#### MATERIAL
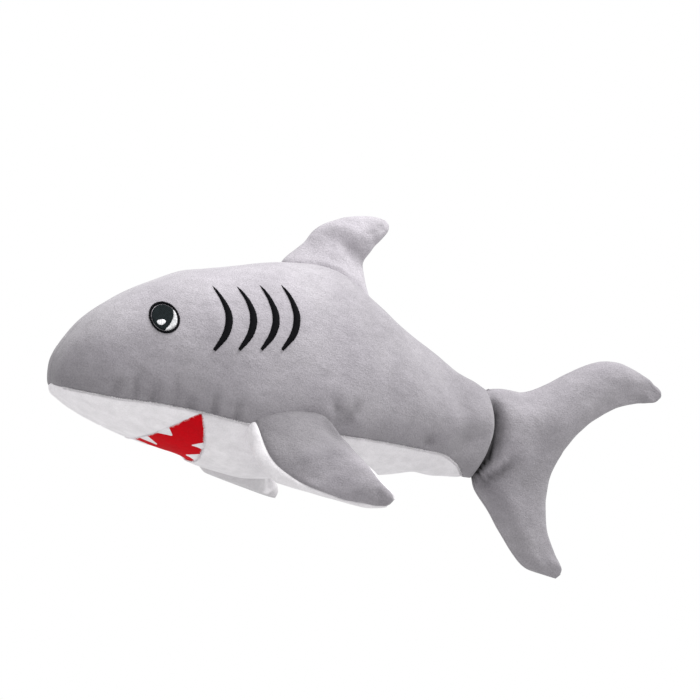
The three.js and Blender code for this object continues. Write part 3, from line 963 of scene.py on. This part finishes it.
def simulate_fin(name, surface, seams):
    """How Cloth moves a fin's skin, which is pinned at its root, at its tip and along the seams at psi."""
    psi = np.arange(FIN_SIM_COLUMNS) / FIN_SIM_COLUMNS * TURN
    s, psi = np.meshgrid(np.linspace(0, 1, FIN_SIM_ROWS), psi, indexing="ij")
    skin = surface(s, psi)
    pinned = np.zeros(skin.shape[:2])
    for seam in (*seams, seams[0] + TURN):
        pinned = np.maximum(pinned, 0.9 * np.exp(-(((psi - seam) / 0.16) ** 2)))
    pinned = np.maximum(pinned, 1 - smoothstep(s, 0.0, 0.07))
    pinned = np.maximum(pinned, smoothstep(s, 0.94, 1))
    return inflate(name, skin, pinned, 2.5, 2.5, (2, 2))


def fin_panels(body, pieces, surface, rows, split, joint, seed, folds, widen=0.0, tips=(1,), **options):
    """The two panels of a fin, whose shape surface(s, psi) gives.

    pieces holds each panel's name, node, material, slot and painted light and shade. The first panel goes
    from split[0] to split[1] round the section, and the second the rest of the way. The seam at split[0]
    moves round by widen from root to tip.
    """
    moved = simulate_fin(f"{body}_swell", surface, split)

    def swollen(s, psi):
        return surface(s, psi) + sample(moved, s * (FIN_SIM_ROWS - 1), psi / TURN * FIN_SIM_COLUMNS)

    s = rows[:, None]
    seam = split[0] + widen * s
    ends = ((seam, split[1]), (split[1], seam + TURN))
    for k, (name, node, material, slot, painted_light) in enumerate(pieces):
        psi = lerp(*ends[k], spacing(46, 1.8)[None, :])
        s_grid, psi_grid = np.broadcast_arrays(s, psi)
        points = swollen(s_grid, psi_grid)
        closing = {}
        for row in (-1 if tip else 0 for tip in tips):
            across = swollen(s_grid[row], TURN - psi_grid[row])
            closing[row] = (points[row] + across) / 2
        normals = grid_normals(points)
        outward = 1 if faces_outward(points, normals) else -1
        relief = 0.25 * ripple(points, 17, seed + k) + 0.1 * ripple(points, 8, seed + 5 + k)
        points = points + outward * with_folds(relief, points, folds)[..., None] * normals
        piece = panel(name, points, material, painted_light=painted_light, flip=outward < 0, lip=FIN_LIP,
                      closing=closing, seed=seed + 20 * k, **options)
        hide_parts(node, f"{body}_stuffing")
        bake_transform(piece)


def faces_outward(points, normals):
    """Whether a fin panel's grid normals point out of the fin: its middle bulges the way they point."""
    rim = (points[:, 0] + points[:, -1]) / 2
    middle = points[:, points.shape[1] // 2]
    lean = normals[:, points.shape[1] // 2]
    return float(np.sum((middle - rim) * lean)) > 0


ROOT_DEPTH = 1.0  # how deep the fins' roots lie in the body's pile

# Ribs from root to tip: leading point, trailing point, half thickness
PECTORAL = [
    [[-80, -52.5, 25], [-28, -52.5, 27.5], 5],
    [[-79, -57, 15.5], [-26.5, -59.5, 23], 8],
    [[-73.5, -62, 4.5], [-24.5, -70, 17], 9.5],
    [[-63.5, -68, -3.5], [-22.5, -81, 11.5], 9.5],
    [[-50, -76, -9.5], [-20.5, -92, 6.5], 9],
    [[-36.5, -84.5, -12.5], [-18, -100, 0.5], 7.5],
    [[-25, -93, -13.7], [-13.5, -104, -5], 6],
    [[-15.5, -98.5, -13.8], [-11.8, -103.5, -9], 3.5],
]


def pectoral_root(side):
    """The curve on which a pectoral fin meets the body, by psi."""
    def root(psi):
        chord = (1 - np.cos(psi)) / 2
        over, under = np.clip(np.sin(psi), 0, 1), np.clip(-np.sin(psi), 0, 1)
        z = lerp(24, 27, chord) + 13 * over**0.7 - 5 * under**0.8
        return side_point(lerp(-80, -29, chord), z, side, -ROOT_DEPTH)

    return root


PECTORAL_FOLDS = [
    ([[-30, 20], [-33, 28], [-36, 36]], 1.4, (4, 4)),
    ([[-24, -2], [-20, -9], [-19, -15]], 1.1, (2, 3)),
    ([[-62, 20], [-58, 12], [-52, 8]], 0.6, (5, 5)),
]
DROOP = {"left": 0.0, "right": 6.0}  # the right fin hangs lower


def pectoral_painted_light(points):
    """Painted shade on the fin's grey pile, darkest at its root and in its folds, lighter towards its
    middle.
    """
    light = np.interp(np.abs(points[..., 1]), [52, 62, 78, 90, 104], [0.60, 0.66, 0.82, 1.02, 0.92])
    return with_folds(light, points, PECTORAL_FOLDS, FOLD_SHADE)


def underside_painted_light(points):
    """Painted light and shade on the fins' white pile: the left fin's is painted a little lighter, and the
    right one's darker, as painted shade where it lies in the body's shadow.
    """
    return np.where(points[..., 1] < 0, 1.02, 0.75)


for word, side in SIDES:
    mirror = np.array([1, -side, 1])
    ribs = [[mirror * leading, mirror * trailing, -side * half] for leading, trailing, half in PECTORAL]
    root = pectoral_root(side)
    rise = np.array([0.0, side * 12.0, -2.0])
    fin = f"pectoral_fin_{word}"
    pieces = [(f"pectoral_{word}_grey_panel", f"{fin}_top", GREY, "grey_plush", pectoral_painted_light),
              (f"pectoral_{word}_white_panel", f"{fin}_underside", WHITE, "white_plush", underside_painted_light)]
    fin_panels(
        fin, pieces,
        lambda s, psi: rooted(ribs, root, s, psi, 0.22, rise) - (s**2)[..., None] * [0, 0, DROOP[word]],
        spacing(105, 1.9), (0.6, math.pi - 0.1), (place(-50, side * 51, 26), place(-44, side * 64, 15)), 61,
        PECTORAL_FOLDS, widen=0.5, edges=(0, 0, 0.9, 0.9), reach=2.6)


DORSAL = [
    [[-42, 0, 126], [11.5, 0, 103.5], 6],
    [[-36.2, 0, 130], [9.5, 0, 110], 8],
    [[-29.5, 0, 136.3], [8.3, 0, 117.5], 9],
    [[-22.5, 0, 143.5], [8.6, 0, 125], 9],
    [[-13, 0, 148.5], [13, 0, 132], 8.5],
    [[0, 0, 151.5], [18, 0, 137], 7],
    [[13, 0, 152], [22.3, 0, 142], 4.5],
    [[21, 0, 150], [24, 0, 146.3], 1.4],
]


def dorsal_root(psi):
    chord = (1 - np.cos(psi)) / 2
    x = lerp(-43, 11.5, chord)
    u = station_at(x)
    half = station(u)[..., 3]
    y = 12.5 * np.sign(np.sin(psi)) * np.abs(np.sin(psi)) ** FIN_ROUND
    w = np.sign(y) * np.arcsin((np.abs(y) / half) ** (1 / ROUND))
    return body_surface(u, w, -ROOT_DEPTH)


# The dorsal fin is narrowest along its neck, and creased near its tip
DORSAL_FOLDS = [
    ([[-24, 138], [-14, 138.5], [-5, 133], [3, 126], [9, 117]], 2.6, (5, 8)),
    ([[17, 147], [19, 142]], 1.0, (2, 2)),
    ([[9, 144], [12, 138], [14, 134]], 0.8, (3, 3)),
]


def dorsal_painted_light(points):
    """Painted light on the dorsal fin's grey pile, lighter than the body's all over and lighter still high
    on the fin, with painted shade under its overhang above the neck and towards its trailing edge.
    """
    x, z = points[..., 0], points[..., 2]
    neck = np.interp(x, [-24, -14, -5, 3, 9, 14], [138, 138.5, 133, 126, 117, 105])
    above = z - neck
    dark = smoothstep(above, -1, 1.5) * (1 - smoothstep(above, 3, 11)) * smoothstep(x, -4, 9)
    high = np.exp(-((x / 10) ** 2) - ((z - 143) / 6) ** 2)
    return 1.34 + 0.22 * high - 0.3 * dark - 0.08 * smoothstep(x, 8, 18)


fin_panels(
    "dorsal_fin",
    [(f"dorsal_{word}_panel", f"dorsal_fin_{word}_panel", GREY, "grey_plush", dorsal_painted_light)
     for word in ("right", "left")],
    lambda s, psi: rooted(DORSAL, dorsal_root, s, psi, 0.3, np.array([0.0, 0.0, 12.0])),
    spacing(72, 1.9), (0.0, math.pi), (place(-17, 0, 119), place(-10, 0, 135)), 81,
    DORSAL_FOLDS, edges=(0, 0, 0.7, 0.7), reach=2.4)


HINGE_TOP_X, HINGE_FOOT_X = 88.8, 77.4
TAIL_TUCK = 10.0  # how far the tail fin reaches into the body's end


def on_hinge(share):
    """A leading point inside the body's end, from the tail joint's top (0) to its foot (1)."""
    x = lerp(HINGE_TOP_X, HINGE_FOOT_X, share) - lerp(TAIL_TUCK, TAIL_TUCK / 2, share)
    return [x, 0, lerp(47.0, 1.0, share)]


# Ribs across the crescent from the upper tip to the lower tip
TAIL = [
    [[201.6, 0, 45.6], [200.6, 0, 43.4], 1.2],
    [[200.3, 0, 49], [196.5, 0, 41], 3],
    [[195.5, 0, 53], [191, 0, 40.3], 4.2],
    [[189, 0, 57.5], [184, 0, 40], 5.5],
    [[173, 0, 65], [171, 0, 37.5], 7.5],
    [[155, 0, 65], [158, 0, 31.5], 9.5],
    [[136, 0, 58], [147, 0, 24], 11],
    [[112, 0, 48.5], [137, 0, 14], 12],
    [[96, 0, 50], [134, 0, 9.5], 12],
    [on_hinge(0), [131, 0, 5], 12.5],
    [on_hinge(0.5), [127, 0, -3], 13],
    [on_hinge(1), [125, 0, -12], 12.5],
    [[86, 0, -21.5], [124, 0, -22], 11.5],
    [[97, 0, -40], [125, 0, -36], 9.5],
    [[108, 0, -54.5], [129.5, 0, -47], 7],
    [[117.5, 0, -60.5], [132.8, 0, -53.5], 5],
    [[124.5, 0, -64], [134.8, 0, -58], 3.2],
    [[130, 0, -65], [134.3, 0, -62], 1.2],
]
# The tail fin sinks behind the body's end, and has one more fold below it
TAIL_CREASE = [[86.4, 49], [87.8, 40], [89.6, 27], [88.6, 17], [84.2, 7], [76.2, -3], [70, -10]]
# A painted highlight runs along TAIL_RIDGE, in tail_painted_light().
TAIL_RIDGE = [[74, -6], [86, 3], [96, 12]]  # between the crease and the fold below it
TAIL_FOLDS = [
    (TAIL_CREASE, 6.5, (2.6, 8)),
    ([[76, -7], [88, 0.5], [99, 8]], 3.0, (1.8, 4)),
]


def tail_painted_light(points):
    """The body's painted light and shade, with painted shade in the crease and the fold below it, a painted
    highlight along the ridge between them, lighter higher up and darker towards the upper tip.
    """
    light = with_folds(grey_painted_light(points), points, TAIL_FOLDS[1:], 0.13)
    light = light + 0.85 * fold(points, TAIL_CREASE, 1, (1.9, 6))
    light = light + 0.1 * smoothstep(points[..., 2], 0, 40) - 0.3 * fold(points, TAIL_RIDGE, 1, (1.6, 1.6))
    return light - 0.15 * smoothstep(points[..., 0], 178, 196)


fin_panels(
    "tail_fin",
    [(f"tail_{word}_panel", f"tail_fin_{word}_panel", GREY, "grey_plush", tail_painted_light) for word, _ in SIDES],
    lambda s, psi: fin_ring(TAIL, s, psi, tips=(0, 1)),
    spacing(190, 2), (0.06, math.pi - 0.05), (JOINT_START, JOINT_END), 101,
    TAIL_FOLDS, tips=(0, 1), edges=(0, 0, 0.6, 0.6), reach=2.2)


# ---- camera, floor and light


CAMERA_YAW = math.radians(-20)
CAMERA_TARGET, CAMERA_DISTANCE = np.array([-0.7, 0, 73.2]), 1710.3  # level millimetres


def camera():
    """A camera that is level with the level shape, so it is rolled by the lean."""
    data = bpy.data.cameras.new("camera")
    data.lens = 150
    data.sensor_width = 36
    eye = add_object("camera", data)
    c, s = math.cos(CAMERA_YAW), math.sin(CAMERA_YAW)
    right, up, back = np.array([[c, s, 0], [0, 0, 1], [s, -c, 0]])
    position = (leaned(CAMERA_TARGET + back * CAMERA_DISTANCE) + LEVEL_ORIGIN) * MM
    rotation = Matrix([leaned(axis).tolist() for axis in (right, up, back)]).transposed()
    eye.matrix_world = Matrix.Translation(Vector(position)) @ rotation.to_4x4()
    bpy.context.scene.camera = eye


camera()


def floor():
    """A pale floor that shows from above only: the camera's view at rest is from just below its level."""
    mesh = bpy.data.meshes.new("floor")
    half = 6.0
    corners = [(-half, -half, 0), (half, -half, 0), (half, half, 0), (-half, half, 0)]
    mesh.from_pydata(corners, [], [(0, 1, 2, 3)])
    piece = add_object("floor", mesh)
    material = bpy.data.materials.new("floor_white")
    material.use_nodes = True
    nodes, links = material.node_tree.nodes, material.node_tree.links
    shader, output = nodes["Principled BSDF"], nodes["Material Output"]
    shader.inputs["Base Color"].default_value = (0.9, 0.9, 0.9, 1)
    shader.inputs["Roughness"].default_value = 0.9
    clear = nodes.new("ShaderNodeBsdfTransparent")
    geometry = nodes.new("ShaderNodeNewGeometry")
    mix = nodes.new("ShaderNodeMixShader")
    links.new(geometry.outputs["Backfacing"], mix.inputs["Fac"])
    links.new(shader.outputs["BSDF"], mix.inputs[1])
    links.new(clear.outputs["BSDF"], mix.inputs[2])
    links.new(mix.outputs["Shader"], output.inputs["Surface"])
    mesh.materials.append(material)
    piece.visible_diffuse = piece.visible_glossy = piece.visible_shadow = False


floor()


def area_light(name, position, target, size, power):
    data = bpy.data.lights.new(name, "AREA")
    data.shape = "RECTANGLE"
    data.size, data.size_y = size
    data.energy = power
    lamp = add_object(name, data)
    lamp.location = position
    lamp.rotation_euler = (Vector(target) - Vector(position)).to_track_quat("-Z", "Y").to_euler()


area_light("overhead", (0.15, -0.32, 1.3), (0, 0, 0.1), (0.8, 0.6), 17.5)

world = bpy.data.worlds.new("studio")
bpy.context.scene.world = world
world.use_nodes = True
world_nodes, world_links = world.node_tree.nodes, world.node_tree.links
background = world_nodes["Background"]
background.inputs["Color"].default_value = (1, 1, 1, 1)
path = world_nodes.new("ShaderNodeLightPath")
level_of_light = world_nodes.new("ShaderNodeMapRange")
level_of_light.inputs["To Min"].default_value = 0.80
level_of_light.inputs["To Max"].default_value = 1.0
world_links.new(path.outputs["Is Camera Ray"], level_of_light.inputs["Value"])
world_links.new(level_of_light.outputs["Result"], background.inputs["Strength"])
bpy.context.scene.view_settings.view_transform = "Standard"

#### WHAT NEEDS TO BE DONE
All lines from the beginning of the material above through the one with "return inflate(name, skin, pinned, 2.5, 2.5, (2, 2))" need to be returned exactly; please return those and only those.

#### WORKED SOLUTION
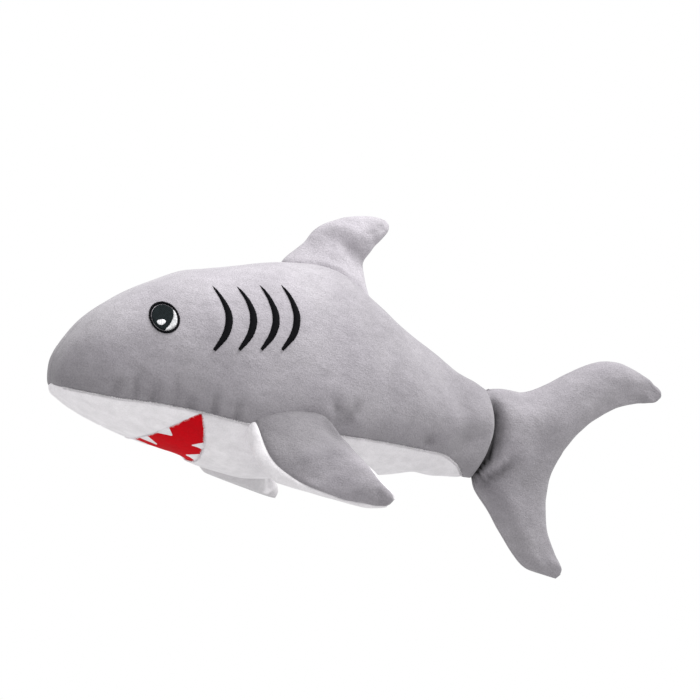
The three.js and Blender code for this object continues. Write part 3, from line 963 of scene.py on. This part finishes it.
def simulate_fin(name, surface, seams):
    """How Cloth moves a fin's skin, which is pinned at its root, at its tip and along the seams at psi."""
    psi = np.arange(FIN_SIM_COLUMNS) / FIN_SIM_COLUMNS * TURN
    s, psi = np.meshgrid(np.linspace(0, 1, FIN_SIM_ROWS), psi, indexing="ij")
    skin = surface(s, psi)
    pinned = np.zeros(skin.shape[:2])
    for seam in (*seams, seams[0] + TURN):
        pinned = np.maximum(pinned, 0.9 * np.exp(-(((psi - seam) / 0.16) ** 2)))
    pinned = np.maximum(pinned, 1 - smoothstep(s, 0.0, 0.07))
    pinned = np.maximum(pinned, smoothstep(s, 0.94, 1))
    return inflate(name, skin, pinned, 2.5, 2.5, (2, 2))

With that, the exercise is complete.